▸ **TASK PROMPT**:
Give the listing below again in full, exactly as written.

▸ **INFORMATION SHOWN**:

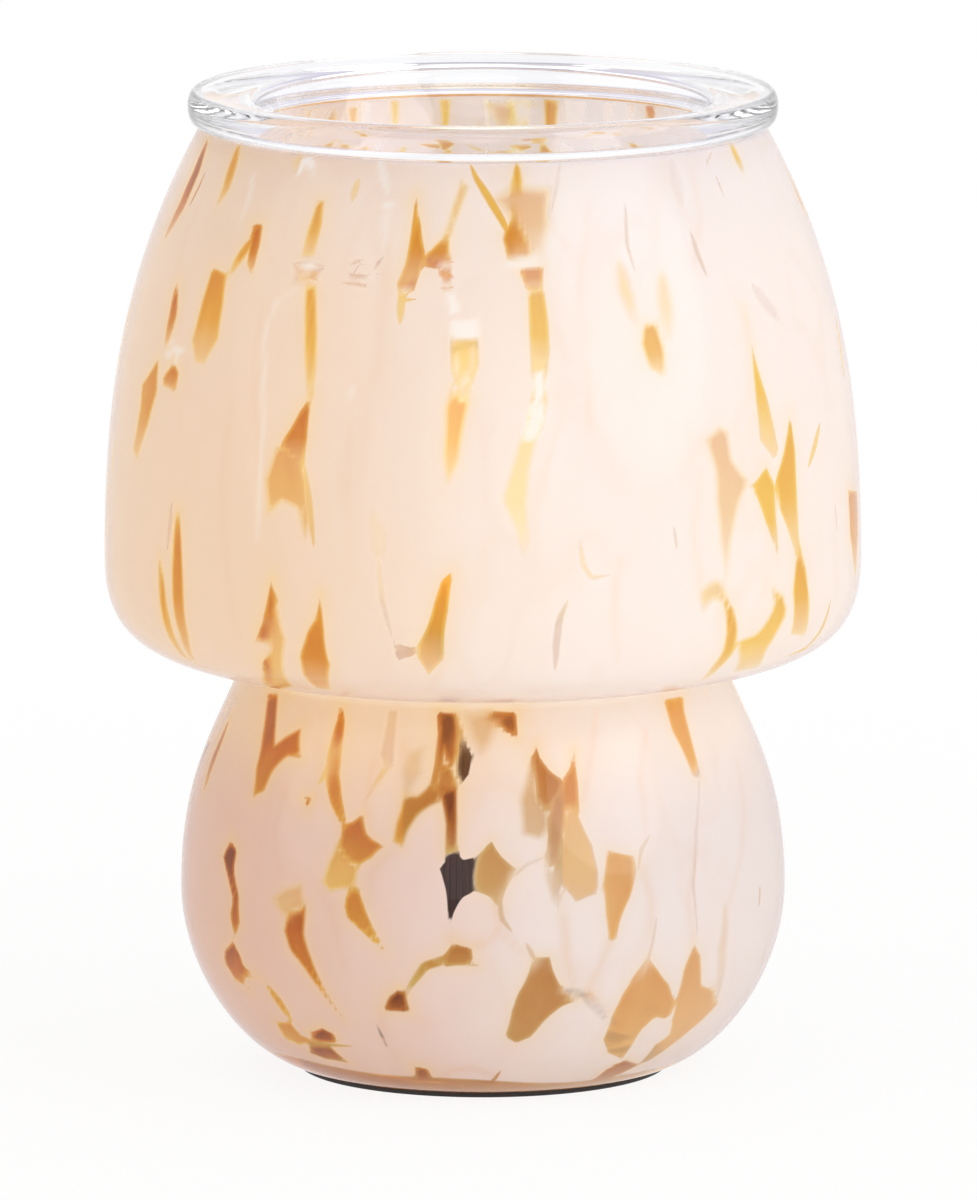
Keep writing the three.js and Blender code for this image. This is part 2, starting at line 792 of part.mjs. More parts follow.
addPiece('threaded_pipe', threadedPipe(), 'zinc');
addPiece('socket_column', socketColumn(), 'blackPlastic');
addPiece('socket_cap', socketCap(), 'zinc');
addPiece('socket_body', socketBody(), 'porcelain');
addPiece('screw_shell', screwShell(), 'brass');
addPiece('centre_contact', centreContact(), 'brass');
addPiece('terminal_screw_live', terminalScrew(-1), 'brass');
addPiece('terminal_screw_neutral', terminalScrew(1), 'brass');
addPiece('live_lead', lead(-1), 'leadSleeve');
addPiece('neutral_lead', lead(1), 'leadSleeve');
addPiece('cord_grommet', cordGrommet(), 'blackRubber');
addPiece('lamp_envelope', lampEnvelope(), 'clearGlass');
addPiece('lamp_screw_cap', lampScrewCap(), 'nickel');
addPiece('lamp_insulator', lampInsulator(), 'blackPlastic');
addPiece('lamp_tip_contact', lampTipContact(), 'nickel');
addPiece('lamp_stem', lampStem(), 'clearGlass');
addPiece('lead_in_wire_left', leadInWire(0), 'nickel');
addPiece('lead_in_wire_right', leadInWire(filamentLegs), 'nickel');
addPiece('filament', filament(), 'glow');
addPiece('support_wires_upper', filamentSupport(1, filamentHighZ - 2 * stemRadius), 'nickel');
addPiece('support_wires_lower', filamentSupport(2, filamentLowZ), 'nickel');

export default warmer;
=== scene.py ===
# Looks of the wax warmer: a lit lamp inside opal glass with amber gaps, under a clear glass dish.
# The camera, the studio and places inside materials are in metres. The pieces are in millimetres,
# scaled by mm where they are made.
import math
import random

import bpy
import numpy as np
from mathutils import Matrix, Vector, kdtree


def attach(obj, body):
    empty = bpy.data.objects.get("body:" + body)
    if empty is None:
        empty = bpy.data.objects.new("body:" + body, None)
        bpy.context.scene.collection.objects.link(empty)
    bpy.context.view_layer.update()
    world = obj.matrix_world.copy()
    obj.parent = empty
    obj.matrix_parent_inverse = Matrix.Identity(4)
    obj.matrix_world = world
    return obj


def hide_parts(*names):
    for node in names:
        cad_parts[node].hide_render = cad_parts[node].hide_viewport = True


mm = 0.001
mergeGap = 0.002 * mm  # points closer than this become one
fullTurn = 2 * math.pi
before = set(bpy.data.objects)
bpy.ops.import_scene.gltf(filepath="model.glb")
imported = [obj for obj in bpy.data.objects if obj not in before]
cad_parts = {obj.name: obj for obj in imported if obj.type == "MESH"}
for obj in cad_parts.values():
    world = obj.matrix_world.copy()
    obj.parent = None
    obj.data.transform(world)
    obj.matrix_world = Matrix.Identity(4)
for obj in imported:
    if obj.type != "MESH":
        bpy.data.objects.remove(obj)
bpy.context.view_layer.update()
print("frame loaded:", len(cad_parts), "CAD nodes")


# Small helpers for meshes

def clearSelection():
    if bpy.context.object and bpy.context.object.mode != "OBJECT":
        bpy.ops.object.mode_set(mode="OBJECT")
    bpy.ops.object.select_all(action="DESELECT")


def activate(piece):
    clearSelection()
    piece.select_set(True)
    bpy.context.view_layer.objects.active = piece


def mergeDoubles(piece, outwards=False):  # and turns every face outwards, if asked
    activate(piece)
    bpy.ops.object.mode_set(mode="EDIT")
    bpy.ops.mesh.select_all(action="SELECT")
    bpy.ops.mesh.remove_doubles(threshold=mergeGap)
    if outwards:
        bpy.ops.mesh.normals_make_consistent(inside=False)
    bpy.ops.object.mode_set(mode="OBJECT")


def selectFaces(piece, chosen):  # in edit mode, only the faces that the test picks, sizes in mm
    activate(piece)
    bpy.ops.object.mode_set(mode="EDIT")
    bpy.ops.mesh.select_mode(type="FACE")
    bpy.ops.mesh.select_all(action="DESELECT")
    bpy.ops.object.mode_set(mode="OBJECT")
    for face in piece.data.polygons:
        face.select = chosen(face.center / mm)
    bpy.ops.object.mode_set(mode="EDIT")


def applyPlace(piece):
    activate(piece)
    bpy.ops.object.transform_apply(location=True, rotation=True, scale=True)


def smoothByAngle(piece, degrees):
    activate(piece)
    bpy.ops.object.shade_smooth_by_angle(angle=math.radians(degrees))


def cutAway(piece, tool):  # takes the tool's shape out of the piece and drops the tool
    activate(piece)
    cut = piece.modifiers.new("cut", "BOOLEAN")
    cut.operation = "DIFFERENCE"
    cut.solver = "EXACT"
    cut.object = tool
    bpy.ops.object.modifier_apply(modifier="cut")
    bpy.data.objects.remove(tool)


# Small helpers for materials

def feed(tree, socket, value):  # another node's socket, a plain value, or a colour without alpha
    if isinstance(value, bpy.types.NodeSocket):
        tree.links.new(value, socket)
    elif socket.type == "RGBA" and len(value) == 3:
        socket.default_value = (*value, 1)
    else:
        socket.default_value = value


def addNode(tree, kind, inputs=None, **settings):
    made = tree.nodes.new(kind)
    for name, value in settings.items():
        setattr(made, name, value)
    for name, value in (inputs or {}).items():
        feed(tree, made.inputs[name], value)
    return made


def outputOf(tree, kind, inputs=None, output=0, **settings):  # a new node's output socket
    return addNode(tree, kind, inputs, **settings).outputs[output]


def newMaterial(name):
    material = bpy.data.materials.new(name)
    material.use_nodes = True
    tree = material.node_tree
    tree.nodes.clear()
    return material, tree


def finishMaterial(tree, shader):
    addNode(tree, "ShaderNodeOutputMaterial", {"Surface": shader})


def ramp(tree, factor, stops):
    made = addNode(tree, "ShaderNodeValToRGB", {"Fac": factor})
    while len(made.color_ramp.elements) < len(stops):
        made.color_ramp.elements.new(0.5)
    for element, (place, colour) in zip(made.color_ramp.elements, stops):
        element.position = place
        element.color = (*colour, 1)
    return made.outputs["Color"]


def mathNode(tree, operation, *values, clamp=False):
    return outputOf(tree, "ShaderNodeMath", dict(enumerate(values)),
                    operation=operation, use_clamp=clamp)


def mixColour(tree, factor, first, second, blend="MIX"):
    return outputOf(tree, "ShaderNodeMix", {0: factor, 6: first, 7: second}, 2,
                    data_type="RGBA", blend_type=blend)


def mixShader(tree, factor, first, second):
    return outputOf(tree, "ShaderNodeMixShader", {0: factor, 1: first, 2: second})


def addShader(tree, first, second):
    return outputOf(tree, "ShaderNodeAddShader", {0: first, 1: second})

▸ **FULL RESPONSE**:
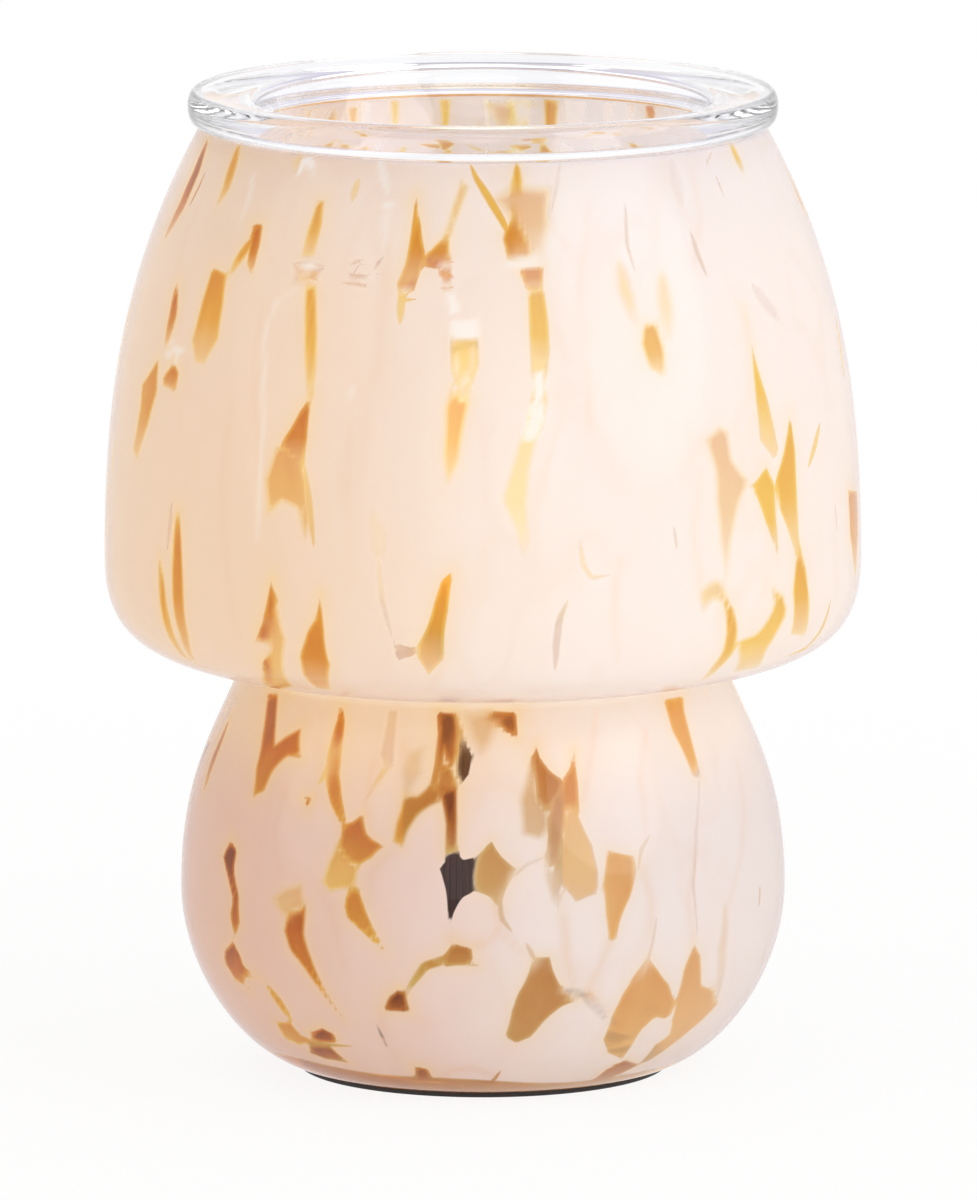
Keep writing the three.js and Blender code for this image. This is part 2, starting at line 792 of part.mjs. More parts follow.
addPiece('threaded_pipe', threadedPipe(), 'zinc');
addPiece('socket_column', socketColumn(), 'blackPlastic');
addPiece('socket_cap', socketCap(), 'zinc');
addPiece('socket_body', socketBody(), 'porcelain');
addPiece('screw_shell', screwShell(), 'brass');
addPiece('centre_contact', centreContact(), 'brass');
addPiece('terminal_screw_live', terminalScrew(-1), 'brass');
addPiece('terminal_screw_neutral', terminalScrew(1), 'brass');
addPiece('live_lead', lead(-1), 'leadSleeve');
addPiece('neutral_lead', lead(1), 'leadSleeve');
addPiece('cord_grommet', cordGrommet(), 'blackRubber');
addPiece('lamp_envelope', lampEnvelope(), 'clearGlass');
addPiece('lamp_screw_cap', lampScrewCap(), 'nickel');
addPiece('lamp_insulator', lampInsulator(), 'blackPlastic');
addPiece('lamp_tip_contact', lampTipContact(), 'nickel');
addPiece('lamp_stem', lampStem(), 'clearGlass');
addPiece('lead_in_wire_left', leadInWire(0), 'nickel');
addPiece('lead_in_wire_right', leadInWire(filamentLegs), 'nickel');
addPiece('filament', filament(), 'glow');
addPiece('support_wires_upper', filamentSupport(1, filamentHighZ - 2 * stemRadius), 'nickel');
addPiece('support_wires_lower', filamentSupport(2, filamentLowZ), 'nickel');

export default warmer;
=== scene.py ===
# Looks of the wax warmer: a lit lamp inside opal glass with amber gaps, under a clear glass dish.
# The camera, the studio and places inside materials are in metres. The pieces are in millimetres,
# scaled by mm where they are made.
import math
import random

import bpy
import numpy as np
from mathutils import Matrix, Vector, kdtree


def attach(obj, body):
    empty = bpy.data.objects.get("body:" + body)
    if empty is None:
        empty = bpy.data.objects.new("body:" + body, None)
        bpy.context.scene.collection.objects.link(empty)
    bpy.context.view_layer.update()
    world = obj.matrix_world.copy()
    obj.parent = empty
    obj.matrix_parent_inverse = Matrix.Identity(4)
    obj.matrix_world = world
    return obj


def hide_parts(*names):
    for node in names:
        cad_parts[node].hide_render = cad_parts[node].hide_viewport = True


mm = 0.001
mergeGap = 0.002 * mm  # points closer than this become one
fullTurn = 2 * math.pi
before = set(bpy.data.objects)
bpy.ops.import_scene.gltf(filepath="model.glb")
imported = [obj for obj in bpy.data.objects if obj not in before]
cad_parts = {obj.name: obj for obj in imported if obj.type == "MESH"}
for obj in cad_parts.values():
    world = obj.matrix_world.copy()
    obj.parent = None
    obj.data.transform(world)
    obj.matrix_world = Matrix.Identity(4)
for obj in imported:
    if obj.type != "MESH":
        bpy.data.objects.remove(obj)
bpy.context.view_layer.update()
print("frame loaded:", len(cad_parts), "CAD nodes")


# Small helpers for meshes

def clearSelection():
    if bpy.context.object and bpy.context.object.mode != "OBJECT":
        bpy.ops.object.mode_set(mode="OBJECT")
    bpy.ops.object.select_all(action="DESELECT")


def activate(piece):
    clearSelection()
    piece.select_set(True)
    bpy.context.view_layer.objects.active = piece


def mergeDoubles(piece, outwards=False):  # and turns every face outwards, if asked
    activate(piece)
    bpy.ops.object.mode_set(mode="EDIT")
    bpy.ops.mesh.select_all(action="SELECT")
    bpy.ops.mesh.remove_doubles(threshold=mergeGap)
    if outwards:
        bpy.ops.mesh.normals_make_consistent(inside=False)
    bpy.ops.object.mode_set(mode="OBJECT")


def selectFaces(piece, chosen):  # in edit mode, only the faces that the test picks, sizes in mm
    activate(piece)
    bpy.ops.object.mode_set(mode="EDIT")
    bpy.ops.mesh.select_mode(type="FACE")
    bpy.ops.mesh.select_all(action="DESELECT")
    bpy.ops.object.mode_set(mode="OBJECT")
    for face in piece.data.polygons:
        face.select = chosen(face.center / mm)
    bpy.ops.object.mode_set(mode="EDIT")


def applyPlace(piece):
    activate(piece)
    bpy.ops.object.transform_apply(location=True, rotation=True, scale=True)


def smoothByAngle(piece, degrees):
    activate(piece)
    bpy.ops.object.shade_smooth_by_angle(angle=math.radians(degrees))


def cutAway(piece, tool):  # takes the tool's shape out of the piece and drops the tool
    activate(piece)
    cut = piece.modifiers.new("cut", "BOOLEAN")
    cut.operation = "DIFFERENCE"
    cut.solver = "EXACT"
    cut.object = tool
    bpy.ops.object.modifier_apply(modifier="cut")
    bpy.data.objects.remove(tool)


# Small helpers for materials

def feed(tree, socket, value):  # another node's socket, a plain value, or a colour without alpha
    if isinstance(value, bpy.types.NodeSocket):
        tree.links.new(value, socket)
    elif socket.type == "RGBA" and len(value) == 3:
        socket.default_value = (*value, 1)
    else:
        socket.default_value = value


def addNode(tree, kind, inputs=None, **settings):
    made = tree.nodes.new(kind)
    for name, value in settings.items():
        setattr(made, name, value)
    for name, value in (inputs or {}).items():
        feed(tree, made.inputs[name], value)
    return made


def outputOf(tree, kind, inputs=None, output=0, **settings):  # a new node's output socket
    return addNode(tree, kind, inputs, **settings).outputs[output]


def newMaterial(name):
    material = bpy.data.materials.new(name)
    material.use_nodes = True
    tree = material.node_tree
    tree.nodes.clear()
    return material, tree


def finishMaterial(tree, shader):
    addNode(tree, "ShaderNodeOutputMaterial", {"Surface": shader})


def ramp(tree, factor, stops):
    made = addNode(tree, "ShaderNodeValToRGB", {"Fac": factor})
    while len(made.color_ramp.elements) < len(stops):
        made.color_ramp.elements.new(0.5)
    for element, (place, colour) in zip(made.color_ramp.elements, stops):
        element.position = place
        element.color = (*colour, 1)
    return made.outputs["Color"]


def mathNode(tree, operation, *values, clamp=False):
    return outputOf(tree, "ShaderNodeMath", dict(enumerate(values)),
                    operation=operation, use_clamp=clamp)


def mixColour(tree, factor, first, second, blend="MIX"):
    return outputOf(tree, "ShaderNodeMix", {0: factor, 6: first, 7: second}, 2,
                    data_type="RGBA", blend_type=blend)


def mixShader(tree, factor, first, second):
    return outputOf(tree, "ShaderNodeMixShader", {0: factor, 1: first, 2: second})


def addShader(tree, first, second):
    return outputOf(tree, "ShaderNodeAddShader", {0: first, 1: second})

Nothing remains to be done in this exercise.